■ **Description of the task**
Every line from the first one to the line containing "the mirror line." should be echoed exactly; leave out the rest.

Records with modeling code
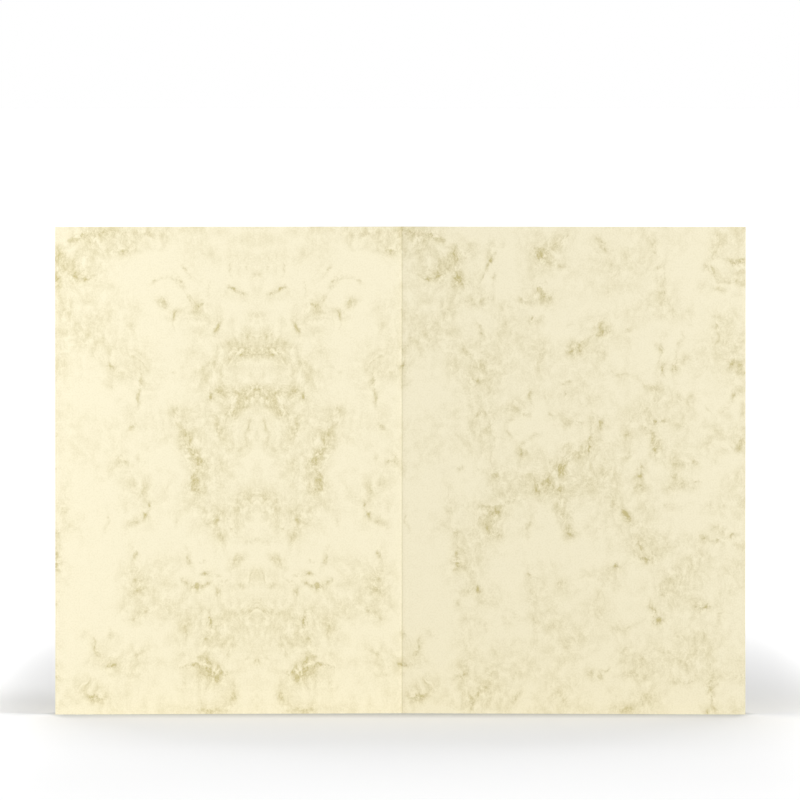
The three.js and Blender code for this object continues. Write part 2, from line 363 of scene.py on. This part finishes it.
    (181.4, 49.0, 1.0, 0.5, 60, 0.70), (179.3, 48.5, 3.4, 2.4, 0, 0.35),
    (170.6, 44.8, 0.9, 0.8, 0, 1.10), (192.8, 44.2, 1.3, 0.6, 0, 0.50),
    (181.6, 31.7, 2.2, 0.6, -72, 1.10), (183.4, 28.2, 2.0, 1.2, -60, 1.10),
    (184.9, 36.8, 3.0, 2.0, 0, 0.30), (196.5, 32.7, 1.5, 0.9, 0, 1.15),
    (164.1, 32.2, 1.0, 0.8, 0, 0.60), (166.4, 30.0, 0.8, 0.4, -45, 0.45),
    (164.4, 12.0, 2.0, 1.4, -35, 0.85), (168.7, 14.0, 3.0, 0.4, 30, 0.70),
    (172.7, 19.1, 2.6, 2.0, 60, 0.50), (175.8, 11.5, 3.0, 1.2, -8, 0.75),
    (177.8, 15.0, 4.0, 3.0, 0, 0.40), (185.4, 19.6, 1.6, 1.0, -30, 0.50),
    (192.0, 10.5, 4.5, 0.6, 10, 0.45), (200.6, 5.4, 4.4, 0.9, -80, 0.90),
    (199.1, 9.5, 1.0, 1.0, 0, 0.60), (198.3, 1.3, 1.6, 1.6, 0, 0.90),
    (173.2, 1.3, 3.0, 1.3, 0, 0.70), (178.8, 4.4, 4.0, 2.4, 15, 0.45),
    (159.6, 2.4, 2.4, 1.8, 0, 0.40), (207.7, 11.5, 2.2, 1.6, 0, 0.35),
    (202.6, 29.2, 3.0, 1.0, 88, 0.30), (190.2, 23.6, 2.0, 0.4, -50, 0.40),
    (170.7, 25.2, 2.0, 1.4, 0, 0.30), (176.3, 27.2, 3.0, 0.5, 35, 0.35),
    (190.0, 30.0, 12.0, 16.0, 0, 0.14), (165.0, 82.0, 10.0, 9.0, 0, 0.12),
    (208.0, 20.0, 6.0, 14.0, 0, 0.08),
]
# A mark fades out this many times its half length and half width away.
MARK_REACH = 2.5
MARK_STRENGTH = 0.72
# Wet pulp drifts in swirls about 9 mm across, and its rims curl within 2 mm. All four are in mm.
SWIRL_SIZE = 9.0
SWIRL_REACH = 2.2
CURL_SIZE = 1.8
CURL_REACH = 1.0


def scattered(tree, place, size, reach):
    """A place moved about by noise, up to a reach, both in mm."""
    noise = add(tree, "ShaderNodeTexNoise", {"Vector": place, "Scale": 1 / size, "Detail": 3.0},
                noise_dimensions="2D")
    centred = add(tree, "ShaderNodeVectorMath", {0: noise.outputs["Color"], 1: (0.5, 0.5, 0.5)},
                  operation="SUBTRACT")
    moved = add(tree, "ShaderNodeVectorMath",
                {0: centred.outputs[0], 1: (2 * reach, 2 * reach, 0), 2: place},
                operation="MULTIPLY_ADD")
    return moved.outputs[0]


def veins(tree, place):
    """How much vein pulp the marks leave at a place on the sheet folded over at the mirror line.

    Past twice the mirror line such a place is less than nought. The right panel's marks are laid
    there, so they print only once.
    """
    total = 0.0
    marks = LEFT_MARKS + [
        (2 * MIRROR_LINE - across, up, long, wide, -tilt, depth)
        for across, up, long, wide, tilt, depth in RIGHT_MARKS]
    for across, up, long, wide, tilt, depth in marks:
        blot = add(tree, "ShaderNodeTexGradient", {"Vector": place}, gradient_type="QUADRATIC_SPHERE")
        laid = blot.texture_mapping
        laid.vector_type = "TEXTURE"
        laid.translation = (across, up, 0)
        laid.rotation = (0, 0, math.radians(tilt))
        laid.scale = (MARK_REACH * long, MARK_REACH * wide, 1)
        total = add(tree, "ShaderNodeMath", {
            0: blot.outputs["Fac"], 1: MARK_STRENGTH * depth, 2: total,
        }, operation="MULTIPLY_ADD").outputs[0]
    return total


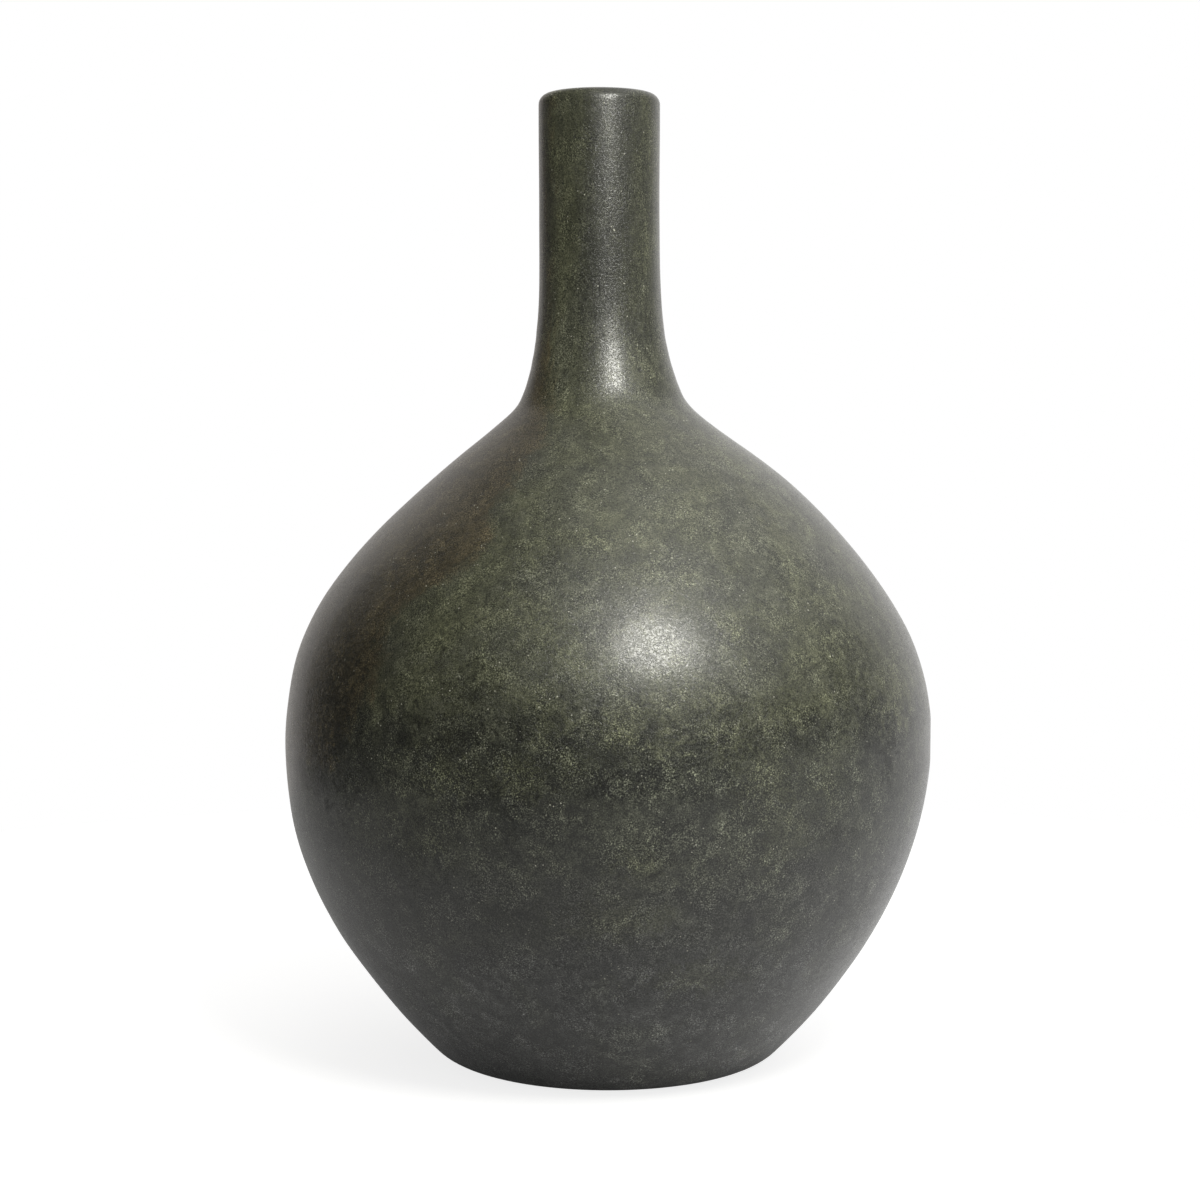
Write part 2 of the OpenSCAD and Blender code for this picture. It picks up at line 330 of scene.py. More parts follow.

■ **Task response**
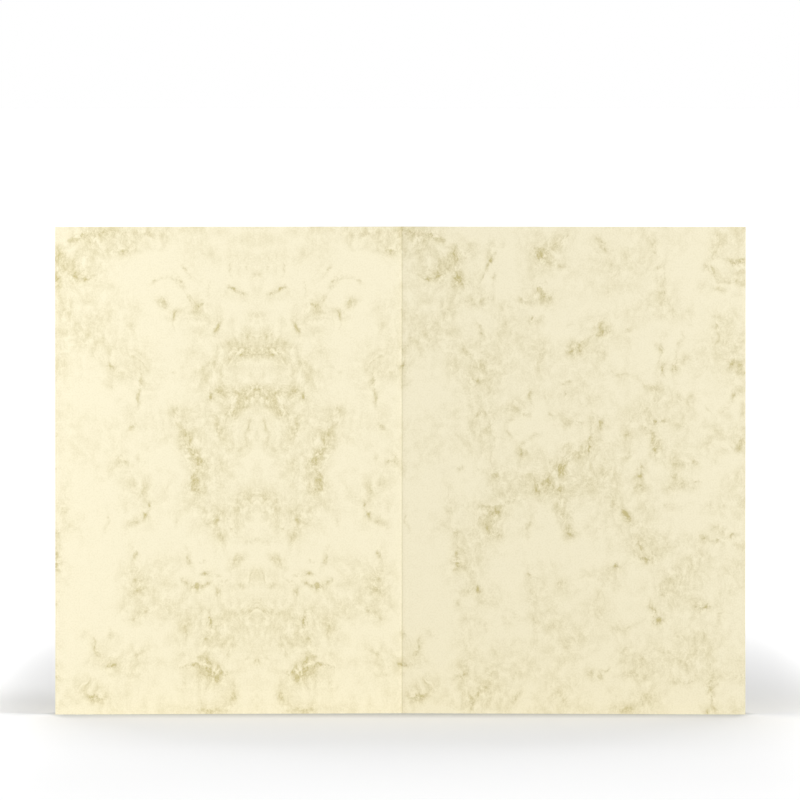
The three.js and Blender code for this object continues. Write part 2, from line 363 of scene.py on. This part finishes it.
    (181.4, 49.0, 1.0, 0.5, 60, 0.70), (179.3, 48.5, 3.4, 2.4, 0, 0.35),
    (170.6, 44.8, 0.9, 0.8, 0, 1.10), (192.8, 44.2, 1.3, 0.6, 0, 0.50),
    (181.6, 31.7, 2.2, 0.6, -72, 1.10), (183.4, 28.2, 2.0, 1.2, -60, 1.10),
    (184.9, 36.8, 3.0, 2.0, 0, 0.30), (196.5, 32.7, 1.5, 0.9, 0, 1.15),
    (164.1, 32.2, 1.0, 0.8, 0, 0.60), (166.4, 30.0, 0.8, 0.4, -45, 0.45),
    (164.4, 12.0, 2.0, 1.4, -35, 0.85), (168.7, 14.0, 3.0, 0.4, 30, 0.70),
    (172.7, 19.1, 2.6, 2.0, 60, 0.50), (175.8, 11.5, 3.0, 1.2, -8, 0.75),
    (177.8, 15.0, 4.0, 3.0, 0, 0.40), (185.4, 19.6, 1.6, 1.0, -30, 0.50),
    (192.0, 10.5, 4.5, 0.6, 10, 0.45), (200.6, 5.4, 4.4, 0.9, -80, 0.90),
    (199.1, 9.5, 1.0, 1.0, 0, 0.60), (198.3, 1.3, 1.6, 1.6, 0, 0.90),
    (173.2, 1.3, 3.0, 1.3, 0, 0.70), (178.8, 4.4, 4.0, 2.4, 15, 0.45),
    (159.6, 2.4, 2.4, 1.8, 0, 0.40), (207.7, 11.5, 2.2, 1.6, 0, 0.35),
    (202.6, 29.2, 3.0, 1.0, 88, 0.30), (190.2, 23.6, 2.0, 0.4, -50, 0.40),
    (170.7, 25.2, 2.0, 1.4, 0, 0.30), (176.3, 27.2, 3.0, 0.5, 35, 0.35),
    (190.0, 30.0, 12.0, 16.0, 0, 0.14), (165.0, 82.0, 10.0, 9.0, 0, 0.12),
    (208.0, 20.0, 6.0, 14.0, 0, 0.08),
]
# A mark fades out this many times its half length and half width away.
MARK_REACH = 2.5
MARK_STRENGTH = 0.72
# Wet pulp drifts in swirls about 9 mm across, and its rims curl within 2 mm. All four are in mm.
SWIRL_SIZE = 9.0
SWIRL_REACH = 2.2
CURL_SIZE = 1.8
CURL_REACH = 1.0


def scattered(tree, place, size, reach):
    """A place moved about by noise, up to a reach, both in mm."""
    noise = add(tree, "ShaderNodeTexNoise", {"Vector": place, "Scale": 1 / size, "Detail": 3.0},
                noise_dimensions="2D")
    centred = add(tree, "ShaderNodeVectorMath", {0: noise.outputs["Color"], 1: (0.5, 0.5, 0.5)},
                  operation="SUBTRACT")
    moved = add(tree, "ShaderNodeVectorMath",
                {0: centred.outputs[0], 1: (2 * reach, 2 * reach, 0), 2: place},
                operation="MULTIPLY_ADD")
    return moved.outputs[0]


def veins(tree, place):
    """How much vein pulp the marks leave at a place on the sheet folded over at the mirror line.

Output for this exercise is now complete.